198, 298, 398, 498, 598, 698
Special topics and experimental courses offered on a one-time only basis or new courses offered between catalog years. No university limit on the number which may count for a degree. A major may limit the number which counts toward major requirements.
199, 299, 399, 499, 599
Special problems courses used for independent study with variable units. Students will be strongly advised to enroll in no more than 3 units of independent study per semester; a total of 6 units may apply toward a bachelor’s degree, although a major may further limit the number which counts toward major requirements. Special problems courses numbered 599 and lower may not apply in a master’s degree program.
399H, 499H, 599H
Honors courses are available only to students admitted to Honors in the Major or Honors in General Education, typically for independent study leading to Honors. These 3- or 6-unit courses are normally taken in the senior year. These units do not count toward the maximums listed in the preceding paragraph.

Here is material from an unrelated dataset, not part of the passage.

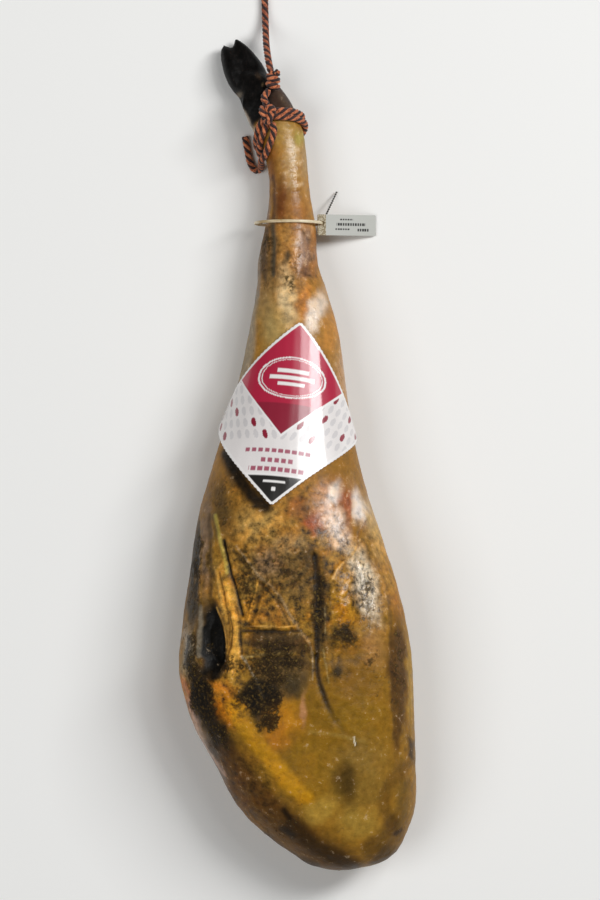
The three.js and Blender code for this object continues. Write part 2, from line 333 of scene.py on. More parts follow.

Independent Study: A course designated for a specific research project supervised by an authorized member of the faculty. Courses numbered 697 are open to post-baccalaureate students only.699
Master’s Study: Separated into a thesis and supporting research or a project as defined by the individual department. Enrollment in a 699 course is supervised by the chair of the graduate advisory committee. One to six units of Master’s Study credit will be awarded for the completion of a thesis or project and the supporting research for the topic. The number of units awarded is determined by the academic department. The course may not be taken as Special Session or Open University credit. Normally, enrollment in 699 is limited to classified students or candidates in a master’s degree program, although restrictions vary among departments. All 699 courses are assigned a grade of RP until all degree requirements are successfully completed, and a grade of CR is assigned at that time.